[start Source material]

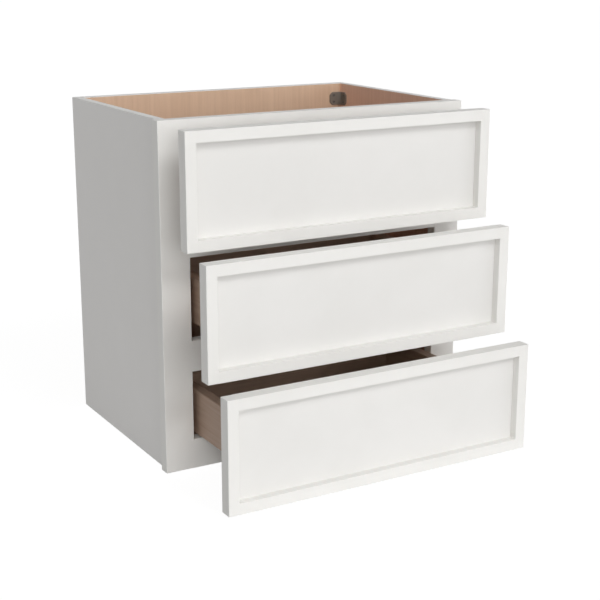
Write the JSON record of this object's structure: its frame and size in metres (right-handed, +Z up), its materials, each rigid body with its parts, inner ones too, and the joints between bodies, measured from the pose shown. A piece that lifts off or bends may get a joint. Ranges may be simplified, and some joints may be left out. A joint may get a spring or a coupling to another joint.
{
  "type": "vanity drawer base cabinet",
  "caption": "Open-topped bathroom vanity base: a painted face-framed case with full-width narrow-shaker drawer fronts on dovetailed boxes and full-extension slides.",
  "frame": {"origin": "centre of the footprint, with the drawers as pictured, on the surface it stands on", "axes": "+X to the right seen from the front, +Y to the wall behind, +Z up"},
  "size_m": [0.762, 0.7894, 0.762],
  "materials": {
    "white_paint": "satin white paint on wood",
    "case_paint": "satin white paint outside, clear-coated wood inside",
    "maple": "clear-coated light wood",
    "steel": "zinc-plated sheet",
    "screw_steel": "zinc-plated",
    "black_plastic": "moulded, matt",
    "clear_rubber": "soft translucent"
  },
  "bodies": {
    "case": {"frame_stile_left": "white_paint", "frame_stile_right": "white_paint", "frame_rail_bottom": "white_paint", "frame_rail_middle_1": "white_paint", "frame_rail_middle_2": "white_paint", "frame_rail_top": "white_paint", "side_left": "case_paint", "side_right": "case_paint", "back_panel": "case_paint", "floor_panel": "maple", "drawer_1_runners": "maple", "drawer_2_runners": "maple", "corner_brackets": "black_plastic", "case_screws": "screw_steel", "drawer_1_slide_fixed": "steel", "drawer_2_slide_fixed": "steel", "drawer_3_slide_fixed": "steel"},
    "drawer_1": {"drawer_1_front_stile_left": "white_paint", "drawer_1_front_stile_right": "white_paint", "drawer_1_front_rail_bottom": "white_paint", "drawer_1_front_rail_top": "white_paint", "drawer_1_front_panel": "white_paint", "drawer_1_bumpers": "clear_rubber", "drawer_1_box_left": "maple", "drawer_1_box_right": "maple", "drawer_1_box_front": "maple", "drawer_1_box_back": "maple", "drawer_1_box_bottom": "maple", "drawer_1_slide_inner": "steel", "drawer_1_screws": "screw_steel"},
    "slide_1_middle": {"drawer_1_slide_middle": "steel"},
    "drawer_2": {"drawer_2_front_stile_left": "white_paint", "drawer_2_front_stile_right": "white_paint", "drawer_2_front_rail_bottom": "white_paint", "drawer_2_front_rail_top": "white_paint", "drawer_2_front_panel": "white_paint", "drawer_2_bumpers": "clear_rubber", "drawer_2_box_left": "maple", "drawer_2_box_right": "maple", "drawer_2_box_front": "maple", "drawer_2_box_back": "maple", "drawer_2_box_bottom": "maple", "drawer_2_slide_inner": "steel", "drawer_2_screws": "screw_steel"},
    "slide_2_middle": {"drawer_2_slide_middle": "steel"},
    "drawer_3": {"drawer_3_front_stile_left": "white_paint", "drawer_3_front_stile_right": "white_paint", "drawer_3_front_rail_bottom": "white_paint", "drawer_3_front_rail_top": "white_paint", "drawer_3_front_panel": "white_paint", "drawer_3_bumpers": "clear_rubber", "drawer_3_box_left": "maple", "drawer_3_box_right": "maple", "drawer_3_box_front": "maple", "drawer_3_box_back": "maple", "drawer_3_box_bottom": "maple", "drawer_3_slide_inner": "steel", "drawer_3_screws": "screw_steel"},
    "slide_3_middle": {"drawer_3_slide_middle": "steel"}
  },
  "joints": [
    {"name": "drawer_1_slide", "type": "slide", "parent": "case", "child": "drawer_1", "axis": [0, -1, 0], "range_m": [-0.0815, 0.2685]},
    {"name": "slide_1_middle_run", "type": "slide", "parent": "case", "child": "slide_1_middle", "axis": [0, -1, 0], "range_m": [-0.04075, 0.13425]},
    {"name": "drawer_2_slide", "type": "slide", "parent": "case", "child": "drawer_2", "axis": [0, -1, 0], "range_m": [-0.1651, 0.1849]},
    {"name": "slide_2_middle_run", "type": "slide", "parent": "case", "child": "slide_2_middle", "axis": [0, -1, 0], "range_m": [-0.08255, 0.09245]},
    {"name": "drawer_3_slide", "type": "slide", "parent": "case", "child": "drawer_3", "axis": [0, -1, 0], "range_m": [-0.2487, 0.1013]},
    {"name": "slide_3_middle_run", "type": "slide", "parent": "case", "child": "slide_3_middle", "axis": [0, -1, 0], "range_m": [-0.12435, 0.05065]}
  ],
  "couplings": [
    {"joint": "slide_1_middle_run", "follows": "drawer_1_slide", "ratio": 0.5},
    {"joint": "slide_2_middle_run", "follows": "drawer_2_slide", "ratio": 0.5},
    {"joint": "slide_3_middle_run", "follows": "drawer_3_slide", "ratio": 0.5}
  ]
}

[end Source material]

• **Task prompt**:
Copy every line exactly. Leave nothing out.

• **Written reply**:
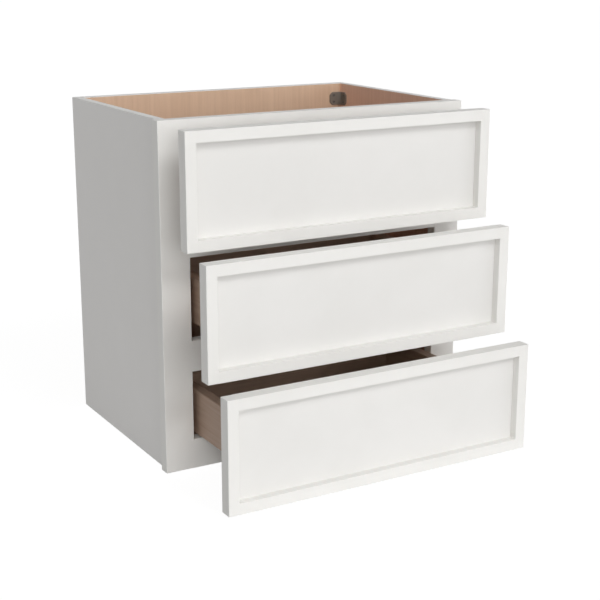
Write the JSON record of this object's structure: its frame and size in metres (right-handed, +Z up), its materials, each rigid body with its parts, inner ones too, and the joints between bodies, measured from the pose shown. A piece that lifts off or bends may get a joint. Ranges may be simplified, and some joints may be left out. A joint may get a spring or a coupling to another joint.
{
  "type": "vanity drawer base cabinet",
  "caption": "Open-topped bathroom vanity base: a painted face-framed case with full-width narrow-shaker drawer fronts on dovetailed boxes and full-extension slides.",
  "frame": {"origin": "centre of the footprint, with the drawers as pictured, on the surface it stands on", "axes": "+X to the right seen from the front, +Y to the wall behind, +Z up"},
  "size_m": [0.762, 0.7894, 0.762],
  "materials": {
    "white_paint": "satin white paint on wood",
    "case_paint": "satin white paint outside, clear-coated wood inside",
    "maple": "clear-coated light wood",
    "steel": "zinc-plated sheet",
    "screw_steel": "zinc-plated",
    "black_plastic": "moulded, matt",
    "clear_rubber": "soft translucent"
  },
  "bodies": {
    "case": {"frame_stile_left": "white_paint", "frame_stile_right": "white_paint", "frame_rail_bottom": "white_paint", "frame_rail_middle_1": "white_paint", "frame_rail_middle_2": "white_paint", "frame_rail_top": "white_paint", "side_left": "case_paint", "side_right": "case_paint", "back_panel": "case_paint", "floor_panel": "maple", "drawer_1_runners": "maple", "drawer_2_runners": "maple", "corner_brackets": "black_plastic", "case_screws": "screw_steel", "drawer_1_slide_fixed": "steel", "drawer_2_slide_fixed": "steel", "drawer_3_slide_fixed": "steel"},
    "drawer_1": {"drawer_1_front_stile_left": "white_paint", "drawer_1_front_stile_right": "white_paint", "drawer_1_front_rail_bottom": "white_paint", "drawer_1_front_rail_top": "white_paint", "drawer_1_front_panel": "white_paint", "drawer_1_bumpers": "clear_rubber", "drawer_1_box_left": "maple", "drawer_1_box_right": "maple", "drawer_1_box_front": "maple", "drawer_1_box_back": "maple", "drawer_1_box_bottom": "maple", "drawer_1_slide_inner": "steel", "drawer_1_screws": "screw_steel"},
    "slide_1_middle": {"drawer_1_slide_middle": "steel"},
    "drawer_2": {"drawer_2_front_stile_left": "white_paint", "drawer_2_front_stile_right": "white_paint", "drawer_2_front_rail_bottom": "white_paint", "drawer_2_front_rail_top": "white_paint", "drawer_2_front_panel": "white_paint", "drawer_2_bumpers": "clear_rubber", "drawer_2_box_left": "maple", "drawer_2_box_right": "maple", "drawer_2_box_front": "maple", "drawer_2_box_back": "maple", "drawer_2_box_bottom": "maple", "drawer_2_slide_inner": "steel", "drawer_2_screws": "screw_steel"},
    "slide_2_middle": {"drawer_2_slide_middle": "steel"},
    "drawer_3": {"drawer_3_front_stile_left": "white_paint", "drawer_3_front_stile_right": "white_paint", "drawer_3_front_rail_bottom": "white_paint", "drawer_3_front_rail_top": "white_paint", "drawer_3_front_panel": "white_paint", "drawer_3_bumpers": "clear_rubber", "drawer_3_box_left": "maple", "drawer_3_box_right": "maple", "drawer_3_box_front": "maple", "drawer_3_box_back": "maple", "drawer_3_box_bottom": "maple", "drawer_3_slide_inner": "steel", "drawer_3_screws": "screw_steel"},
    "slide_3_middle": {"drawer_3_slide_middle": "steel"}
  },
  "joints": [
    {"name": "drawer_1_slide", "type": "slide", "parent": "case", "child": "drawer_1", "axis": [0, -1, 0], "range_m": [-0.0815, 0.2685]},
    {"name": "slide_1_middle_run", "type": "slide", "parent": "case", "child": "slide_1_middle", "axis": [0, -1, 0], "range_m": [-0.04075, 0.13425]},
    {"name": "drawer_2_slide", "type": "slide", "parent": "case", "child": "drawer_2", "axis": [0, -1, 0], "range_m": [-0.1651, 0.1849]},
    {"name": "slide_2_middle_run", "type": "slide", "parent": "case", "child": "slide_2_middle", "axis": [0, -1, 0], "range_m": [-0.08255, 0.09245]},
    {"name": "drawer_3_slide", "type": "slide", "parent": "case", "child": "drawer_3", "axis": [0, -1, 0], "range_m": [-0.2487, 0.1013]},
    {"name": "slide_3_middle_run", "type": "slide", "parent": "case", "child": "slide_3_middle", "axis": [0, -1, 0], "range_m": [-0.12435, 0.05065]}
  ],
  "couplings": [
    {"joint": "slide_1_middle_run", "follows": "drawer_1_slide", "ratio": 0.5},
    {"joint": "slide_2_middle_run", "follows": "drawer_2_slide", "ratio": 0.5},
    {"joint": "slide_3_middle_run", "follows": "drawer_3_slide", "ratio": 0.5}
  ]
}